Where a line of the listing below includes the word "origin", reproduce that line.

#### The data

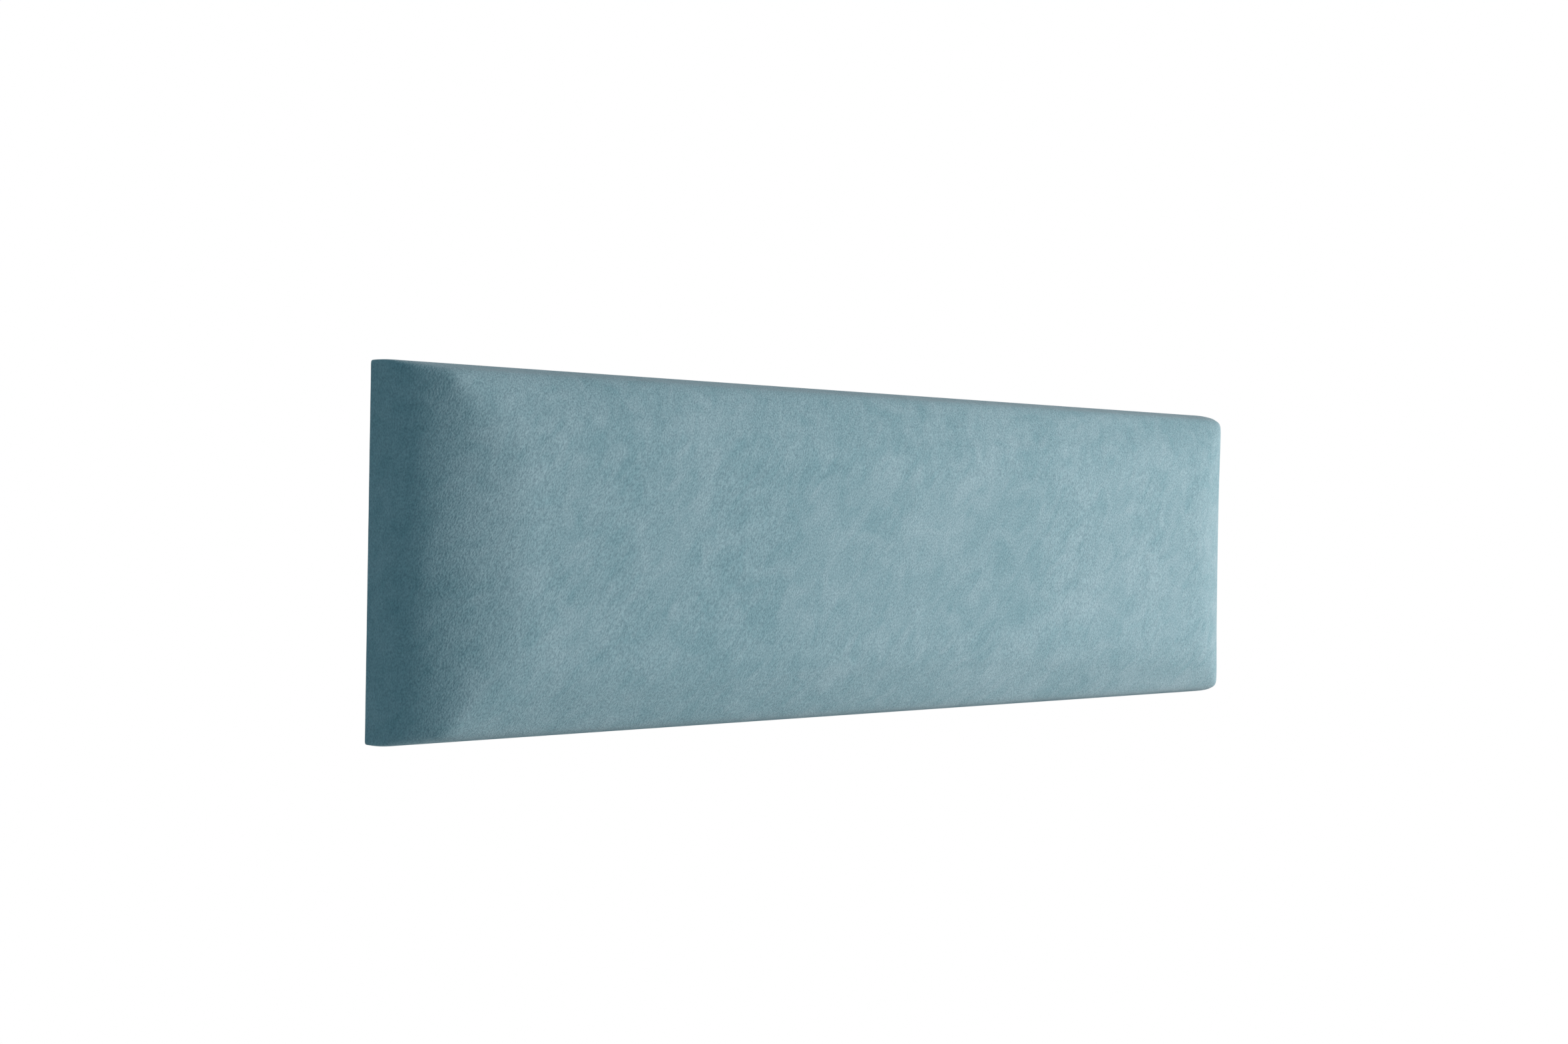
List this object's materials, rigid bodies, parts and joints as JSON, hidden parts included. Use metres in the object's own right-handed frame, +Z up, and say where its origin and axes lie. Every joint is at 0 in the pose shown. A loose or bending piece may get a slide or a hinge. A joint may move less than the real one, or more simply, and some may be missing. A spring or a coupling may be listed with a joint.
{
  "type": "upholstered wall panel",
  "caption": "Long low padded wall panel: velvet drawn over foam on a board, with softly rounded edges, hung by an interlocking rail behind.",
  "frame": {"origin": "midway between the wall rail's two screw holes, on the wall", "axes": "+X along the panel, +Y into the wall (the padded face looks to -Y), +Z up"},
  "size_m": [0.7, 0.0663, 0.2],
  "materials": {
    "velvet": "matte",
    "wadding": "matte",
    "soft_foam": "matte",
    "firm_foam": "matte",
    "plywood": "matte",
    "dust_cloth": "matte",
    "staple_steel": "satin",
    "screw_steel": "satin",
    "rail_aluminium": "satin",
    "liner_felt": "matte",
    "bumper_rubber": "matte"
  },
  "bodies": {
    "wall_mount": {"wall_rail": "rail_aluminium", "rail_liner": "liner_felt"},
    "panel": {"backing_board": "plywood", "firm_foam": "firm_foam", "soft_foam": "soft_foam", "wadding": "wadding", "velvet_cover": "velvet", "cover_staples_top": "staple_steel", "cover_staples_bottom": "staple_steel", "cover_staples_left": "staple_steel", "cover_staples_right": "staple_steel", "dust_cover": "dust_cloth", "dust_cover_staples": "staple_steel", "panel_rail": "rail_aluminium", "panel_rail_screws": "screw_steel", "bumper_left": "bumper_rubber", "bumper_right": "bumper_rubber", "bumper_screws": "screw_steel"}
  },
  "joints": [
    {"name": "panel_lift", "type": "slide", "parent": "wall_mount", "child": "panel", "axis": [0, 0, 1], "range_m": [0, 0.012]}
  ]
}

########
#### The data

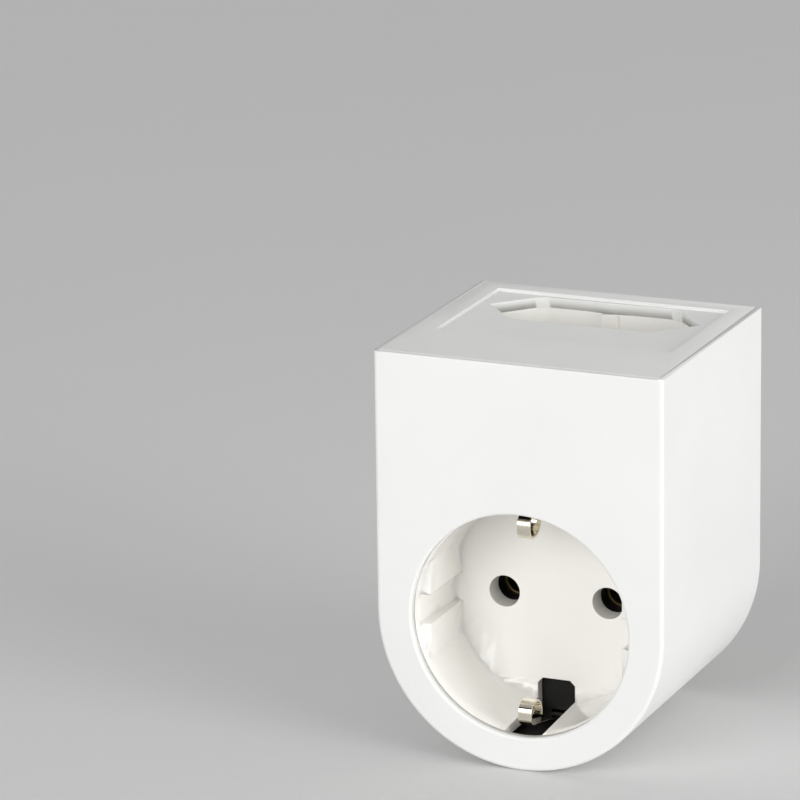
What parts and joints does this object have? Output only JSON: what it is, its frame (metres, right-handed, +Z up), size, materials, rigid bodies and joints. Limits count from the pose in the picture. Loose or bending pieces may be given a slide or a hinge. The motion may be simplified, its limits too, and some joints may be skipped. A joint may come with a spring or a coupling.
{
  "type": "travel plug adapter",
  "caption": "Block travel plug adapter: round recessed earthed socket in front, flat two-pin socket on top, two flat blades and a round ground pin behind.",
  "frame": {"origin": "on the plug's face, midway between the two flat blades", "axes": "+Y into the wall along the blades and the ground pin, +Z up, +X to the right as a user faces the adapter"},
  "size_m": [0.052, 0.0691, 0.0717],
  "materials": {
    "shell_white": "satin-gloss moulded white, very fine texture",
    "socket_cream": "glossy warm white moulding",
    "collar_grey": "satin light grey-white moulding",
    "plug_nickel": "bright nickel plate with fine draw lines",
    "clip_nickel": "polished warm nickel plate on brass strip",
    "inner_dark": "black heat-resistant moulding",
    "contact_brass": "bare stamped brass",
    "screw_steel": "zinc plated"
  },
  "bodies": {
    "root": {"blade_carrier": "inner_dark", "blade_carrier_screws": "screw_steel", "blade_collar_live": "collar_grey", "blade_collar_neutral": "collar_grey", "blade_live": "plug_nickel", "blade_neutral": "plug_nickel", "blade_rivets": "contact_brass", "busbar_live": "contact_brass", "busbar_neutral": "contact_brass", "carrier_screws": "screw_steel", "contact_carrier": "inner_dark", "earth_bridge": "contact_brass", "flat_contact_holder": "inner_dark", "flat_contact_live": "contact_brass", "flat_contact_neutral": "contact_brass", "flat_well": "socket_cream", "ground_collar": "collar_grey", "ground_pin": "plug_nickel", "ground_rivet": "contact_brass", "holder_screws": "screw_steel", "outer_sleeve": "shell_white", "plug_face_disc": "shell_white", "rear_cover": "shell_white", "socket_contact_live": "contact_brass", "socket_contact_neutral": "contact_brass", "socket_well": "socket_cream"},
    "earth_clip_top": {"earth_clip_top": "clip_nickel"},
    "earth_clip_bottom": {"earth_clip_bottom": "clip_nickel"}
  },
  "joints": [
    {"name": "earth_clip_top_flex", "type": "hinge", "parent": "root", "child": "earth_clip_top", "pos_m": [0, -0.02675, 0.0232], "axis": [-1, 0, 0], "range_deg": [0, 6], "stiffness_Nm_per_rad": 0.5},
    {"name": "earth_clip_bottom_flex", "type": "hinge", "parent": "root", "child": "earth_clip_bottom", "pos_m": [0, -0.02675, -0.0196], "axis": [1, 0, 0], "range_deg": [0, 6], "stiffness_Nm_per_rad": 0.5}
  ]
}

########
#### The data

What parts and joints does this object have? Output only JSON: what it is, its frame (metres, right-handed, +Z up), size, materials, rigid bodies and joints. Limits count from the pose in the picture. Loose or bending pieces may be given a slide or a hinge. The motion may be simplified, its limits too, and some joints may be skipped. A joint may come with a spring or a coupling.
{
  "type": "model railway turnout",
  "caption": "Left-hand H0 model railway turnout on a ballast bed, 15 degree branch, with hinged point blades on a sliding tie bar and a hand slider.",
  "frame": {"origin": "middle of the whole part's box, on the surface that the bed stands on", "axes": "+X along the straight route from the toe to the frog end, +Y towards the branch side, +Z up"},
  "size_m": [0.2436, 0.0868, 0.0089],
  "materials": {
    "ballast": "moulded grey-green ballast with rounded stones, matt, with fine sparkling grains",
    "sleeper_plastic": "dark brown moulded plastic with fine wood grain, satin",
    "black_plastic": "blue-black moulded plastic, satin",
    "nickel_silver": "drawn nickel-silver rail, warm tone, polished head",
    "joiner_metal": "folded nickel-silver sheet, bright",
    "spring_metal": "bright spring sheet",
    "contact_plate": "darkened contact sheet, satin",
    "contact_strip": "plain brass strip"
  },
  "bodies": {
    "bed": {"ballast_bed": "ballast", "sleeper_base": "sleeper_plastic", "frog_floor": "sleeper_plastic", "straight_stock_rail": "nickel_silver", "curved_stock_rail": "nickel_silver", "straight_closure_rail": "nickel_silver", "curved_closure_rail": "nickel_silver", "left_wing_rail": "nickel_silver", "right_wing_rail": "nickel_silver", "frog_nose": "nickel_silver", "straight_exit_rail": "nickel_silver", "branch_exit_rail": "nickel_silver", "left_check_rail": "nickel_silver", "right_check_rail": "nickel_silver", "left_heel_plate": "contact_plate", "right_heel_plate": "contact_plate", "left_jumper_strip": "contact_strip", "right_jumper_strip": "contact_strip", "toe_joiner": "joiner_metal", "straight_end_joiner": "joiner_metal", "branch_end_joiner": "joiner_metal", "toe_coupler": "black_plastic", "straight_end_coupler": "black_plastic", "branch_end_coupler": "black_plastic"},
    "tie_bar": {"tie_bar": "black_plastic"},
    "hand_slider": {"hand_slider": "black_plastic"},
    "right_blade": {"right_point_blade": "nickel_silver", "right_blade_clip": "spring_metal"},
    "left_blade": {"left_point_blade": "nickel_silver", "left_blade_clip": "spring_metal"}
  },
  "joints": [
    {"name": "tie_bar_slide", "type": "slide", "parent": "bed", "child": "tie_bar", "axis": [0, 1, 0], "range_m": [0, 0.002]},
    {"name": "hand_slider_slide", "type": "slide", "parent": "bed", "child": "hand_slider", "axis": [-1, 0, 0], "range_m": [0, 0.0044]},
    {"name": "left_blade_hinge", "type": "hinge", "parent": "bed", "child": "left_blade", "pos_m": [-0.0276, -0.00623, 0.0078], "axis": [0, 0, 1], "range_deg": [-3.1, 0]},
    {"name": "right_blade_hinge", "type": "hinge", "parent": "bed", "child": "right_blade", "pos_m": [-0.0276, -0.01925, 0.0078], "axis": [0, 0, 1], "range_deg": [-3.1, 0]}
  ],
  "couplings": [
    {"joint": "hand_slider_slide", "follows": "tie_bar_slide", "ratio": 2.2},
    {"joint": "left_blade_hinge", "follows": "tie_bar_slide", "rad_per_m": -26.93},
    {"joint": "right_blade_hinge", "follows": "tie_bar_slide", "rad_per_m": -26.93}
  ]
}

########

Exercise result
List this object's materials, rigid bodies, parts and joints as JSON, hidden parts included. Use metres in the object's own right-handed frame, +Z up, and say where its origin and axes lie. Every joint is at 0 in the pose shown. A loose or bending piece may get a slide or a hinge. A joint may move less than the real one, or more simply, and some may be missing. A spring or a coupling may be listed with a joint.
  "frame": {"origin": "midway between the wall rail's two screw holes, on the wall", "axes": "+X along the panel, +Y into the wall (the padded face looks to -Y), +Z up"},
  "frame": {"origin": "on the plug's face, midway between the two flat blades", "axes": "+Y into the wall along the blades and the ground pin, +Z up, +X to the right as a user faces the adapter"},
  "frame": {"origin": "middle of the whole part's box, on the surface that the bed stands on", "axes": "+X along the straight route from the toe to the frog end, +Y towards the branch side, +Z up"},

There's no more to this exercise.